You can feel the internal tug of war at times.

“Should I do this?”

“Can I do this?”

“Am I allowed to do this?”

Sometimes it’s not so much permission we seek as it is trusting the inclination, in whatever direction we’re tending toward.

And I’m not talking where to go grocery shopping.

I’m talking when it’s okay to make a decision that may find us stepping out a bit from what others are doing…others being peers, those in our family, or those in our profession.

Sometimes the inclinations involve a tangible change:

–choosing not to join the girls night out this go round

–choosing to create your own holiday tradition and opt out of the what you’ve done with family year after year

–choosing a different type of work for yourself

Sometimes, the inclinations involve an internal–more thoughtful–change:

–choosing to believe that you as an individual are already a complete individual, not lacking a partner.

–choosing to believe you are already fully able to ‘mother’ or ‘parent’ ideas and have lots of children in terms of projects, neighbors, relatives.

–choosing to own your right to express your work online, when others in your profession hold more a traditional model.

Either way, any time you launch out into the dinghy of your own self expression, there comes with it this feeling of a giant leap of faith or a ginormous risk.

I want to offer some ways that have helped me heal this “big leap out into the grand abyss of possible failure.”

Here we go:

1) Know my Source

2) Weigh the Context of the idea I’m hearing

3) Act with Conviction

Explanation:

1) Know my Source

My life practice is grounded in the spiritual fact that man is the image or idea of the Mind governing the universe.
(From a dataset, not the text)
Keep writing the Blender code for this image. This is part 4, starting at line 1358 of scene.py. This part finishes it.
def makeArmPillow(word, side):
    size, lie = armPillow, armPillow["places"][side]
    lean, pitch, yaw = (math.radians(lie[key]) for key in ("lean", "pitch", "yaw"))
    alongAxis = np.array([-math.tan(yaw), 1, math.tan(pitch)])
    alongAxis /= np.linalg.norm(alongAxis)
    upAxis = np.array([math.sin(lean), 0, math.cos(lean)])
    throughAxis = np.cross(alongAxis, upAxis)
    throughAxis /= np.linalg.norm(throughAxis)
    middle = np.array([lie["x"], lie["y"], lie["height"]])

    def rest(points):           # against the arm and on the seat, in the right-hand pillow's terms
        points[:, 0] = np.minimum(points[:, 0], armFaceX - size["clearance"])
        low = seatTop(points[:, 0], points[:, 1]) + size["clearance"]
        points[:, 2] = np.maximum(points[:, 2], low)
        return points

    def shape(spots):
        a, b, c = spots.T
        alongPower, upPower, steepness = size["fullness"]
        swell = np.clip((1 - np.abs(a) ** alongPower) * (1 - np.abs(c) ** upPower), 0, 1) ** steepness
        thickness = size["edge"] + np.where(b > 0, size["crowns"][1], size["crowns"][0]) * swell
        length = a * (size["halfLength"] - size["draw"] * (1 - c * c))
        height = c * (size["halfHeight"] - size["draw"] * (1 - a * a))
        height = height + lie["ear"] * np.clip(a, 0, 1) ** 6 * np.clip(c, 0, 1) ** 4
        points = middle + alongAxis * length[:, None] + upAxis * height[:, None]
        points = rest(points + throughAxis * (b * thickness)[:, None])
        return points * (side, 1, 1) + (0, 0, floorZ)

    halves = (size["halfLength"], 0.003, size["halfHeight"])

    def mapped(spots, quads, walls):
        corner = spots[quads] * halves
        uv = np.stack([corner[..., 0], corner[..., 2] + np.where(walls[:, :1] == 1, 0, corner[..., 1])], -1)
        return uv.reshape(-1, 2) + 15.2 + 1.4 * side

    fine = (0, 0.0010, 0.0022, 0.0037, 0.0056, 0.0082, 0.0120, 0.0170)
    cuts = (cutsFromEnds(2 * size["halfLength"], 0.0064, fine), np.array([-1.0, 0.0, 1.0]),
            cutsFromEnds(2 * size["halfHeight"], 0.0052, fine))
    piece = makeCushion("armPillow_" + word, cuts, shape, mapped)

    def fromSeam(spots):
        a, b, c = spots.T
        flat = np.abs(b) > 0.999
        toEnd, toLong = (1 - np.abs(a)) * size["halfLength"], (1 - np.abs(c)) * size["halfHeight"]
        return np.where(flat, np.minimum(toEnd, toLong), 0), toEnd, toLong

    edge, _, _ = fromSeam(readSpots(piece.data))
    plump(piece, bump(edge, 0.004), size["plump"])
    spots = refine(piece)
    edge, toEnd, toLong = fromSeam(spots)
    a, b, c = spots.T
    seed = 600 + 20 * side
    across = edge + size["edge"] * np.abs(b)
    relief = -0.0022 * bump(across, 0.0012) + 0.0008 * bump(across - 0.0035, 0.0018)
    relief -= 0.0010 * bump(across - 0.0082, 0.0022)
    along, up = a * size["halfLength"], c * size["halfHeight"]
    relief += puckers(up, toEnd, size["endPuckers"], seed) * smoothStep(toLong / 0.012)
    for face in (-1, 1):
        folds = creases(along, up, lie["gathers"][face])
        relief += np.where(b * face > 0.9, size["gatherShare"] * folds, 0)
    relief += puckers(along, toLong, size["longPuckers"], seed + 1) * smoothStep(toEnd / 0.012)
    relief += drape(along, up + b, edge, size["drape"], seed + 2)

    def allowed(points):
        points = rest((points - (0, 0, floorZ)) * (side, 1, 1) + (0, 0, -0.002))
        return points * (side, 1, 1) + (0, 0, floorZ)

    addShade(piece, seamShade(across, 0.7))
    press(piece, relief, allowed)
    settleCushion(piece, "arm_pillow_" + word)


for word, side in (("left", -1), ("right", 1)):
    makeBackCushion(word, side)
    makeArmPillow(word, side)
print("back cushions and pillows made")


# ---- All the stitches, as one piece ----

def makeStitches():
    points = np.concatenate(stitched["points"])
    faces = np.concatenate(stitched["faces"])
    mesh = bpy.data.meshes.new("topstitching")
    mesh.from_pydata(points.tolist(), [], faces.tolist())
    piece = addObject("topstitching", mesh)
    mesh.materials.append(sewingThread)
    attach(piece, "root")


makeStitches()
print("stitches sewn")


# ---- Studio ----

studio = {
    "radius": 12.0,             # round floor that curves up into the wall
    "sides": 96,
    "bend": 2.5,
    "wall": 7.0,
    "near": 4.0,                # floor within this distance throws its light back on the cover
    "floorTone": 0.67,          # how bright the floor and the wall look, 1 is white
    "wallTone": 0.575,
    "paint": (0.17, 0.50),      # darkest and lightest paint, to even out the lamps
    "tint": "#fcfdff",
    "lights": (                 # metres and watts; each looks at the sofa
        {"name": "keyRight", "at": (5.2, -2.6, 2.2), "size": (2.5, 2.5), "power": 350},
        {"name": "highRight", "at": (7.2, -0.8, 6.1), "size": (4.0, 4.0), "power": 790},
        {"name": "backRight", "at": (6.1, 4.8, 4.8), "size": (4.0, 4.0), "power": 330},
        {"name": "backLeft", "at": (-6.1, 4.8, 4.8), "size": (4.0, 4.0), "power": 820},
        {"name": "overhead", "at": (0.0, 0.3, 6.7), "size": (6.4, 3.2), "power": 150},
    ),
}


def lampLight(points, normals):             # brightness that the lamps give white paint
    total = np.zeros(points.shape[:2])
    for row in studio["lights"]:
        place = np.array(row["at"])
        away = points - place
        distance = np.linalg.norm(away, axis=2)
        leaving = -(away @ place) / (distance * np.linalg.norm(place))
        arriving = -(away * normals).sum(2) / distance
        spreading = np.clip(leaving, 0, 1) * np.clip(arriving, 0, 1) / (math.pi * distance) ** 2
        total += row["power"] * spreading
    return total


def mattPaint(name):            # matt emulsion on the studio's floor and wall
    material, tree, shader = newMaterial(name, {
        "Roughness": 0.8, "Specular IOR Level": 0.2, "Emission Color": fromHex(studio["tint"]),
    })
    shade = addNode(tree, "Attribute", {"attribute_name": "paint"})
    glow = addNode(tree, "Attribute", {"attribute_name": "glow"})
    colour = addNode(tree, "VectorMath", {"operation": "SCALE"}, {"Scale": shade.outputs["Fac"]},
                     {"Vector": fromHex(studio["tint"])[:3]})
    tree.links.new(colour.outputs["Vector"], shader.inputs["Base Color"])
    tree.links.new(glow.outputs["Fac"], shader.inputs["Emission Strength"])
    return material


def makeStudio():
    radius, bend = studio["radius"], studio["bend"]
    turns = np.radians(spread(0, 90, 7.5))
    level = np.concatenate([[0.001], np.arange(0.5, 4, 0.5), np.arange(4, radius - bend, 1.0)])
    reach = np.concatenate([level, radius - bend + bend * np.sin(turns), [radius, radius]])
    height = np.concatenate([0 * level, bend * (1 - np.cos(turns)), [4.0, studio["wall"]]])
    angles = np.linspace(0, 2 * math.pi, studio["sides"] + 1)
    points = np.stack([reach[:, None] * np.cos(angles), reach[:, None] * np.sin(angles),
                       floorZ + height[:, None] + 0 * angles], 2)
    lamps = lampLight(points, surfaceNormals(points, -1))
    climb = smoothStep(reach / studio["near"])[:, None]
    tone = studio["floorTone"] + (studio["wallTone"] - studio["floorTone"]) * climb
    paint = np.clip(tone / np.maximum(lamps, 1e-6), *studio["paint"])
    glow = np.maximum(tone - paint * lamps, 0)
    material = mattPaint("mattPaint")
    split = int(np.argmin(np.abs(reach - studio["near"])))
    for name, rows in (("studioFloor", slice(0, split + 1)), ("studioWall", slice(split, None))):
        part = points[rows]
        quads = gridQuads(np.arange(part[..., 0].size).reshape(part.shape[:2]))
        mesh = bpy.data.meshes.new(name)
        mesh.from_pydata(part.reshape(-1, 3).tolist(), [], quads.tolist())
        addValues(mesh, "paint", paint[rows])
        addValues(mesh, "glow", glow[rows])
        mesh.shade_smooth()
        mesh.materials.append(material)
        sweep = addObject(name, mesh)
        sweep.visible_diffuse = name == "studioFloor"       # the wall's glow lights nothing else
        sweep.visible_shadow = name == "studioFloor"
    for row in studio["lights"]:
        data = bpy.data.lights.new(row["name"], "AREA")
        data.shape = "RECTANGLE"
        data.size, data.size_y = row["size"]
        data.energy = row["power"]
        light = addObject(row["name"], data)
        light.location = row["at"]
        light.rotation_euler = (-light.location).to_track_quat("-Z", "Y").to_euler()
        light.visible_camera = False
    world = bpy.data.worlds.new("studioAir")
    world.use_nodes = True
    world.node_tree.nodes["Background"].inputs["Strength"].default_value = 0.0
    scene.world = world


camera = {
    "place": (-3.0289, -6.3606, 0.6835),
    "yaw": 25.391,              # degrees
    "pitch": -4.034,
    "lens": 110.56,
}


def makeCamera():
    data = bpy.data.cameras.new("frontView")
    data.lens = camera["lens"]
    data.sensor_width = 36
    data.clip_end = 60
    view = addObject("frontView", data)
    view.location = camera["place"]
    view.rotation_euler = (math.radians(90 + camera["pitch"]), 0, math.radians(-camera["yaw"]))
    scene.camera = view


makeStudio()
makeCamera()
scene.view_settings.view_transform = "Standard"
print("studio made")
We each are moments or instances expressing this consciousness. And as such my very being is the expression of that Mind. This is our source. We can trust it.
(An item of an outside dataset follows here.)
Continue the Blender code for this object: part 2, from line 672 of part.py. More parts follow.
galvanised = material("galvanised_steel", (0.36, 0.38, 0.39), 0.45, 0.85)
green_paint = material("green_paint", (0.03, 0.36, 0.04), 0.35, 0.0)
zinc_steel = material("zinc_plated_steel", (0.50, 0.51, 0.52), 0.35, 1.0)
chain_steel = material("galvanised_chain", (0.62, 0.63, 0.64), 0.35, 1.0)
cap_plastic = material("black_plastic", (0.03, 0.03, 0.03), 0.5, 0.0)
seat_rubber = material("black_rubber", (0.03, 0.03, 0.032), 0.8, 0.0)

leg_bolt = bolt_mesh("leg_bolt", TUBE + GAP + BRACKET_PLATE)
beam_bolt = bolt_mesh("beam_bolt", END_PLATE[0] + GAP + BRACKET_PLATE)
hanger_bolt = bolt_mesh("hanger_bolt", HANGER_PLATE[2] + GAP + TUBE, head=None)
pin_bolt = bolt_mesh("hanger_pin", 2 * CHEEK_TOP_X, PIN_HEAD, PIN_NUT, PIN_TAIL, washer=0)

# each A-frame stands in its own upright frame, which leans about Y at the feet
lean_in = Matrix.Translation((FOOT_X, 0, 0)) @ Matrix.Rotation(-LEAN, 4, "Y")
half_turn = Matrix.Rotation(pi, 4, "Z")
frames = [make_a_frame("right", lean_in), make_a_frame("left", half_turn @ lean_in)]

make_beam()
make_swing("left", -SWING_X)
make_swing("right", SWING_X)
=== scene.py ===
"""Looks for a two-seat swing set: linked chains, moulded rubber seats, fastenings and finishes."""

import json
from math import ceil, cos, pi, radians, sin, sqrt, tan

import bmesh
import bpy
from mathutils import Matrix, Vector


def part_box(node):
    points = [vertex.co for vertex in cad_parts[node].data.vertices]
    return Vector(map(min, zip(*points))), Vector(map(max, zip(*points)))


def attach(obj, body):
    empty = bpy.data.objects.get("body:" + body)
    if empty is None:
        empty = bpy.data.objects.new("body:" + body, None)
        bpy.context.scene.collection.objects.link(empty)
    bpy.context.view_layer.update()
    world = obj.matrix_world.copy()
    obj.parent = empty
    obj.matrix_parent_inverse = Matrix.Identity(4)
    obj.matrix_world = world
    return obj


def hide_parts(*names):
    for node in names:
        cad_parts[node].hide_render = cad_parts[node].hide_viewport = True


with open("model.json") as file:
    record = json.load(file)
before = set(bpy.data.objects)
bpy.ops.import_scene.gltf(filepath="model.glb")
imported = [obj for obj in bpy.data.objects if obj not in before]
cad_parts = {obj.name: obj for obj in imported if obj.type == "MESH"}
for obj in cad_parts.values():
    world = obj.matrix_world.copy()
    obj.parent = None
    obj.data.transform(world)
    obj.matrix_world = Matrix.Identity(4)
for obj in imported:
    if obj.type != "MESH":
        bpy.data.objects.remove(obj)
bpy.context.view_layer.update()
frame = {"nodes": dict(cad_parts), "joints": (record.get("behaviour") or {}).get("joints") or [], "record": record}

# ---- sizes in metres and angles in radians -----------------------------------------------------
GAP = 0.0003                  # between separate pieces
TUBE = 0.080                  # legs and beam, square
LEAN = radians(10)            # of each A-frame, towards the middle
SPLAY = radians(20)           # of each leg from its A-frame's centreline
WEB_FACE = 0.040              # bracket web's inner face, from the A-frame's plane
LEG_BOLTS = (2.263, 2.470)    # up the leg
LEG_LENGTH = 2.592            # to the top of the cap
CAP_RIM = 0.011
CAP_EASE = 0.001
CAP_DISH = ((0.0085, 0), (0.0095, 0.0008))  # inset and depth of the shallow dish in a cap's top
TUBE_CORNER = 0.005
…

2) Weigh the Context of the idea I’m hearing

Knowing our source, when ideas come, to comprehend if they’re substantial or not (not being on a whim or of human will) I gauge the context surrounding the idea:

  • Did I hear this nudge while I was calm, still, going about my day?
  • Did I hear this nudge while in reacting to something?
  • Was I motivated in by calm or reacting in anger when I heard the idea?

And really? If something is human will based for me, it sure doesn’t come as a nudge. It comes as anger, frustration, reaction and fear.

I tend not to act on those pulls anymore. But I sure used to.

So figuring out context surrounding an idea is a biggie trust factor for me.

Asking: “what is the thought and the tone behind and surrounding the idea?” helps sift it.

3) Act with Conviction

We take one step and stand. We don’t leap and then hang in the air.

It may feel like a leap but it’s a step and a stand. Or a step and another and then stand.

It’s knowing the idea came to you as a nudge and acting on that privilege.

We step and stand for our uniqueness.

We step and stand in gratitude for our individuality.

We step and stand in advocacy of our expression of womanhood or manhood.

In sum:

We can’t help but respond to the pulls within that come from our source.

We can all sift thoughts to assess the context.

We can all step and stand.

Doing so will helps build trust in ourselves.

Do this enough times and we begin to live and be the who we are.

So how bout it? Agree/disagree?

What else works for you to trust yourself?

What trips you up as you try?

Thanks so much for being here and sharing thoughts about what moves this journey.